In other business on Thursday, the ATU Board of Trustees approved:

*demolition of all ATU-owned structures at 901 and 911 N. Denver Ave. at a cost of $121,420;

*formalization of the existing ATU credit hour policy in a written document in accordance with requirements from the U.S. Department of Education and The Higher Learning Commission;

*formalization of existing ATU practices related to minimum qualifications for faculty in a written document in accordance with requirements from The Higher Learning Commission;

*a request from the ATU Department of Residence Life to bid and complete housing renovation projects in summer 2020;

*bylaws for a new athletic hall of fame at ATU;

*and a letter of notification from ATU-Ozark Campus that seeks to change the name of the university’s cardiovascular technology program to cardiac sonography.

In personnel matters, the ATU Board of Trustees approved the hiring of the following new, full-time ATU employees:

*Josh Clem, major gifts officer in the ATU Division of Advancement, effective Jan. 2, 2020; Sherry Hesson, industry training specialist for adult education at ATU-Ozark Campus, effective Jan. 1, 2020; Danielle Hodges, interim director of teacher education student services in the ATU College of Education, effective Jan. 2, 2020; Mark Moultrup, coordinator for student and guest operations in the ATU Division of Student Affairs, effective Jan. 21, 2020; Dr.

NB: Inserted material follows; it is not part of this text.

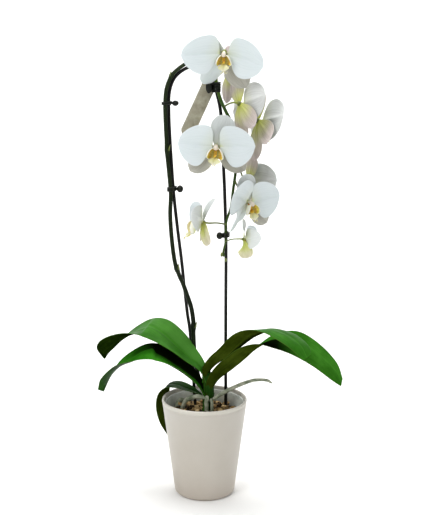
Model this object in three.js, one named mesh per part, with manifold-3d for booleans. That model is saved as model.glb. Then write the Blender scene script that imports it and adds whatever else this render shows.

Richard Schoephoerster, dean of the ATU Graduate College and professor of engineering, effective Feb. 3, 2020; and Dr. Georgeanna Wright, visiting assistant professor of health information management, for the spring 2020 semester and assistant professor of health information management for the 2020-21 academic year.

Brandie Gibbs, who previously served as assistant director for undergraduate recruitment in the ATU Office of Admissions, was approved to take on the role of enrollment management technology and communications specialist effective Jan. 2, 2020.

Mike Bogue was confirmed as the new director of the APEX Center for tutoring and student success on the ATU campus in Russellville. Bogue has served on the ATU staff since 1993, most recently as coordinator of student success at ATU-Ozark Campus since 2011. His new appointment is effective Feb. 1, 2020.

Trustees accepted the resignations of Laura Flake, director of teacher education student services in the ATU College of Education, effective Dec. 26, 2019; and Paul Smith, director of athletic communications and associate director of athletics, effective Feb. 4, 2020.

The board accepted a retirement request from Dr. Joseph Stoeckel, professor of fisheries science. Stoeckel has been a member of the ATU faculty since 1992. His retirement will be effective May 9, 2020.